You don't need to draw a whole landscape. Just a few horizontal lines at the base to suggest a bank, or some squiggly reflections if it’s near water. Reflections are actually a great way to practice the willow shape twice. The reflection is just a mirrored, slightly more distorted version of the tree above. If you can draw the tree, you can draw the reflection by just softening your edges and adding some horizontal ripples.
Common Pitfalls to Avoid
Honestly, most people fail because they rush the ending. They get the trunk right, they get the main branches right, and then they get bored and start scribbling the "weeping" lines. Don't do that. The "scribble" look is the hallmark of an amateur. Each "curtain" of leaves needs to be intentional.
- The Lollipop Effect: Avoid making the top of the tree a perfect circle. Willows are shaggy. Some branches should be longer than others.
- The Heavy Bottom: Don't make the bottom of the weeping branches all end at the exact same height. It’ll look like the tree just got a blunt bob haircut. Stagger them.

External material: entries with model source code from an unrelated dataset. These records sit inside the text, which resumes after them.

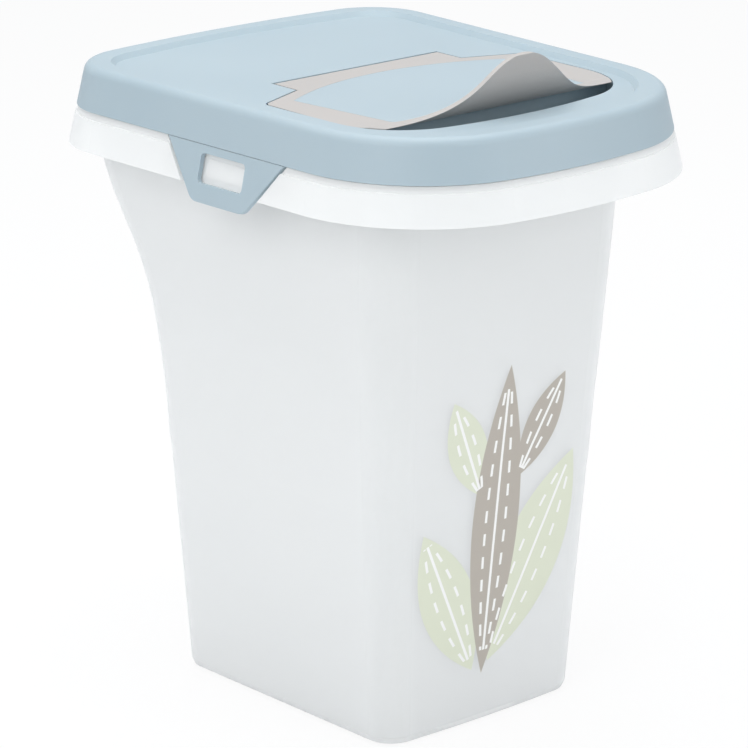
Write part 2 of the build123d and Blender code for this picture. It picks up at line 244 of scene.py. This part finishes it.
lidPlastic = makePlastic(
    "lidPlastic",
    {
        "colour": (0.365, 0.455, 0.505, 1.0),
        "second": (0.38, 0.468, 0.516, 1.0),
        "rough": 0.42,
        "grain": 0.35,
        "soft": 0.15,
    },
)
framePlastic = makePlastic(
    "flapFramePlastic",
    {
        "colour": (0.445, 0.425, 0.41, 1.0),
        "second": (0.46, 0.438, 0.42, 1.0),
        "rough": 0.40,
        "grain": 0.30,
        "soft": 0.1,
    },
)
panelPlastic = makePlastic(
    "flapPanelPlastic",
    {
        "colour": (0.372, 0.462, 0.512, 1.0),
        "second": (0.386, 0.474, 0.522, 1.0),
        "rough": 0.38,
        "grain": 0.28,
        "soft": 0.15,
    },
)
tubPlastic = makeTub(
    {
        "colour": (0.955, 0.96, 0.955, 1.0),
        "second": (0.965, 0.968, 0.962, 1.0),
        "rough": 0.36,
        "grain": 0.25,
        "glow": 0.16,
        "clear": (0.97, 0.98, 0.98, 1.0),
        "facingBlend": 0.35,
        "open": 0.40,
        "openEdge": 0.08,
        "front": 0.067,
        "lean": 0.0618,
        "crown": 0.55,
        "sage": (0.69, 0.72, 0.58, 1.0),
        "taupe": (0.45, 0.41, 0.36, 1.0),
        "pale": (0.88, 0.88, 0.86, 1.0),
        "inkRough": 0.45,
        "leaves": [
            ("sage", 0.022, 0.076, 27.0, 0.052, 0.019),
            ("sage", -0.027, 0.064, -24.0, 0.040, 0.015),
            ("sage", -0.020, 0.136, -22.0, 0.026, 0.011),
            ("taupe", -0.001, 0.098, 3.0, 0.074, 0.014),
            ("taupe", 0.024, 0.139, 30.0, 0.026, 0.010),
        ],
    }
)

looks = {
    "tub": tubPlastic,
    "lid": lidPlastic,
    "latch_left": lidPlastic,
    "latch_right": lidPlastic,
    "flap_frame": framePlastic,
    "flap_panel": panelPlastic,
}
for nodeName, look in looks.items():
    mesh = nodes[nodeName].data
    if not mesh.materials:
        mesh.materials.append(look)
    for index in range(len(mesh.materials)):
        mesh.materials[index] = look
print("materials set")

# Pale floor that the camera sees nearly white
floorValues = {"size": 8.0, "colour": (0.86, 0.87, 0.88, 1.0), "seen": 0.88}
bpy.ops.object.select_all(action="DESELECT")
bpy.ops.mesh.primitive_plane_add(size=floorValues["size"], location=(0.0, 0.0, 0.0))
floor = bpy.context.object
floor.name = "floor"
floorLook = newMaterial("paleFloor")
floorTree = floorLook.node_tree
matte = place(floorTree, "ShaderNodeBsdfDiffuse")
matte.inputs["Color"].default_value = floorValues["colour"]
bright = place(floorTree, "ShaderNodeEmission")
bright.inputs["Color"].default_value = (1.0, 1.0, 1.0, 1.0)
ray = place(floorTree, "ShaderNodeLightPath")
seen = calc(floorTree, "MULTIPLY", ray.outputs["Is Camera Ray"], floorValues["seen"])
floorOut = place(floorTree, "ShaderNodeOutputMaterial")
floorTree.links.new(
    mixShaders(floorTree, seen, matte.outputs[0], bright.outputs[0]), floorOut.inputs["Surface"]
)
floor.data.materials.append(floorLook)

# Soft studio light, with a white backdrop that only the camera sees
worldValues = {"colour": (0.95, 0.97, 1.0, 1.0), "strength": 0.64, "seen": (1.0, 1.0, 1.0, 1.0)}
world = bpy.data.worlds.new("studio")
bpy.context.scene.world = world
world.use_nodes = True
world.node_tree.nodes.clear()
sky = place(world.node_tree, "ShaderNodeBackground")
sky.inputs["Color"].default_value = worldValues["colour"]
sky.inputs["Strength"].default_value = worldValues["strength"]
white = place(world.node_tree, "ShaderNodeBackground")
white.inputs["Color"].default_value = worldValues["seen"]
white.inputs["Strength"].default_value = 1.0
worldRay = place(world.node_tree, "ShaderNodeLightPath")
worldOut = place(world.node_tree, "ShaderNodeOutputWorld")
seenByCamera = worldRay.outputs["Is Camera Ray"]
backdrop = mixShaders(world.node_tree, seenByCamera, sky.outputs[0], white.outputs[0])
world.node_tree.links.new(backdrop, worldOut.inputs["Surface"])

lampAim = Vector((0.0, 0.0, 0.16))
lamps = {
    "topSoft": {"at": (0.0, 0.15, 1.5), "size": 1.4, "power": 14.8},
    "keySoft": {"at": (-1.3, -0.5, 1.0), "size": 0.9, "power": 7.4},
    "fillSoft": {"at": (0.8, -1.5, 0.7), "size": 1.0, "power": 5.6},
}
for lampName, values in lamps.items():
    light = bpy.data.lights.new(lampName, "AREA")
    light.shape = "SQUARE"
    light.size = values["size"]
    light.energy = values["power"]
    lamp = bpy.data.objects.new(lampName, light)
    bpy.context.scene.collection.objects.link(lamp)
    lamp.location = values["at"]
    lamp.rotation_euler = (lampAim - lamp.location).to_track_quat("-Z", "Y").to_euler()
print("floor and lights set")

# Camera at the photograph's angle
cameraValues = {
    "at": (-1.0532, -1.2091, 0.6610),
    "target": (0.0, 0.0, 0.140),
    "lens": 177.68,
    "shiftX": -0.0190,
    "shiftY": 0.0241,
}
cameraData = bpy.data.cameras.new("camera")
cameraData.lens = cameraValues["lens"]
cameraData.shift_x = cameraValues["shiftX"]
cameraData.shift_y = cameraValues["shiftY"]
camera = bpy.data.objects.new("camera", cameraData)
bpy.context.scene.collection.objects.link(camera)
camera.location = cameraValues["at"]
aim = Vector(cameraValues["target"]) - camera.location
camera.rotation_euler = aim.to_track_quat("-Z", "Y").to_euler()
bpy.context.scene.camera = camera
bpy.context.scene.view_settings.view_transform = "Standard"
print("camera set")
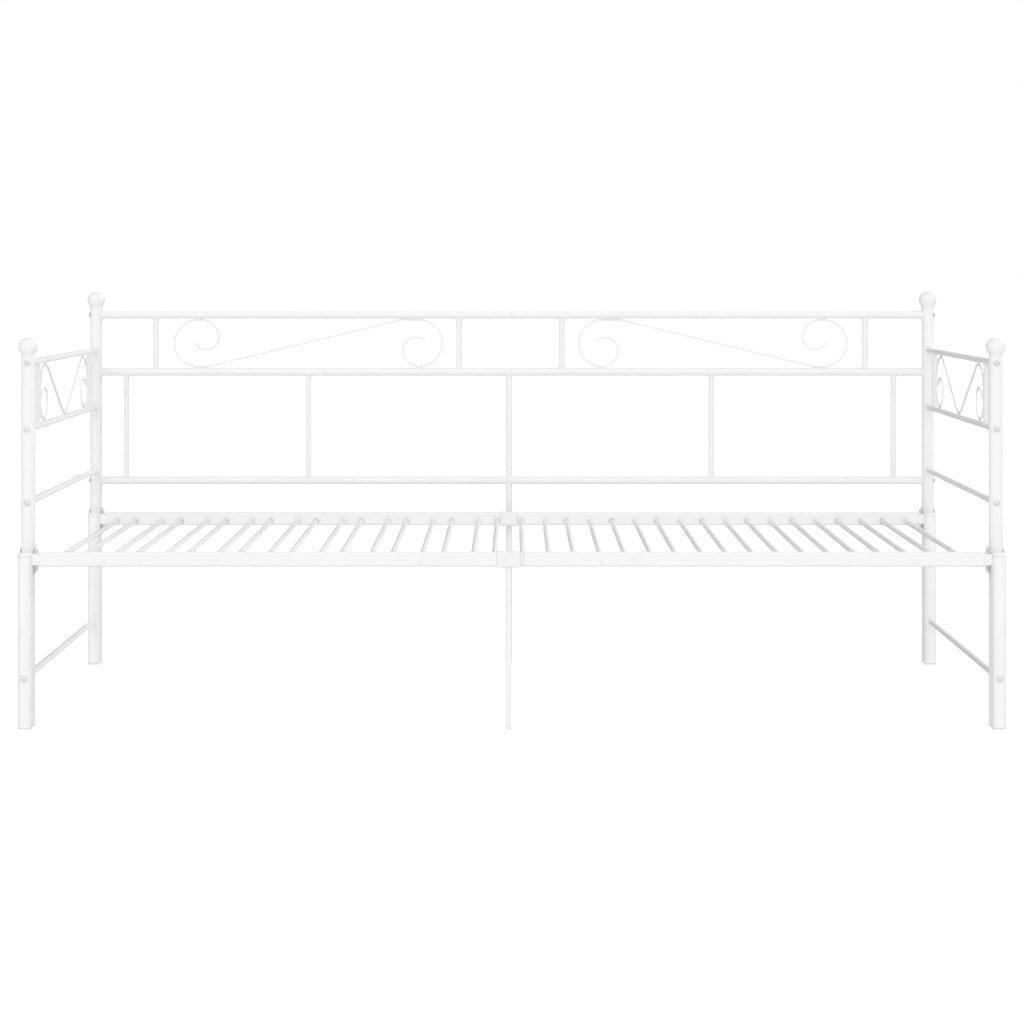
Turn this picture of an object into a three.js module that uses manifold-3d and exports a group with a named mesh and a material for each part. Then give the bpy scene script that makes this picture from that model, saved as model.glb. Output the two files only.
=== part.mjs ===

- Ignoring Light Direction: Pick a side for your sun. The side of the tree facing the sun will have thinner, lighter lines and more "sky holes." The shadowed side will be denser and darker.
Real-World Practice
If you really want to get good at this, go find a real one. Sit under it. Notice how the leaves are arranged—they are "alternate," meaning they don't grow directly across from each other on the stem. They're long and narrow, like little fingers. Notice how the very tips of the branches are often a yellowish-green, even when the rest of the tree is a deep emerald.
If you can't find a real one, look at high-resolution photography from archives like the Smithsonian or botanical gardens. Don't just look at other people's drawings, because you'll just end up copying their mistakes. Look at the source material.
Actionable Next Steps for Your Drawing
Grab a 2B pencil and a piece of scrap paper right now. Don't try to make a masterpiece. Just focus on the "flick." Practice that downward, tapering stroke. Do it a hundred times.
Once your hand feels loose, try to "clump" those strokes. Draw five lines that start at the same point and spread out slightly as they go down. Then, draw another clump that overlaps the first one. This is the fundamental building block of the weeping willow.
When you're ready for the full drawing, start with a very light "V" shape for the main trunk and its primary split. Don't commit to dark lines until you've mapped out where the "curtains" will hang. Use a kneaded eraser to lift off graphite if it gets too dark; willows should feel luminous, not heavy.
Remember that drawing is just a series of corrections. If a branch looks wrong, it's probably because it's too stiff. Soften it. Add a curve. Let it "weep." The beauty of this specific tree is in its perceived sadness and its actual resilience. Capture that bend, and you’ve captured the tree.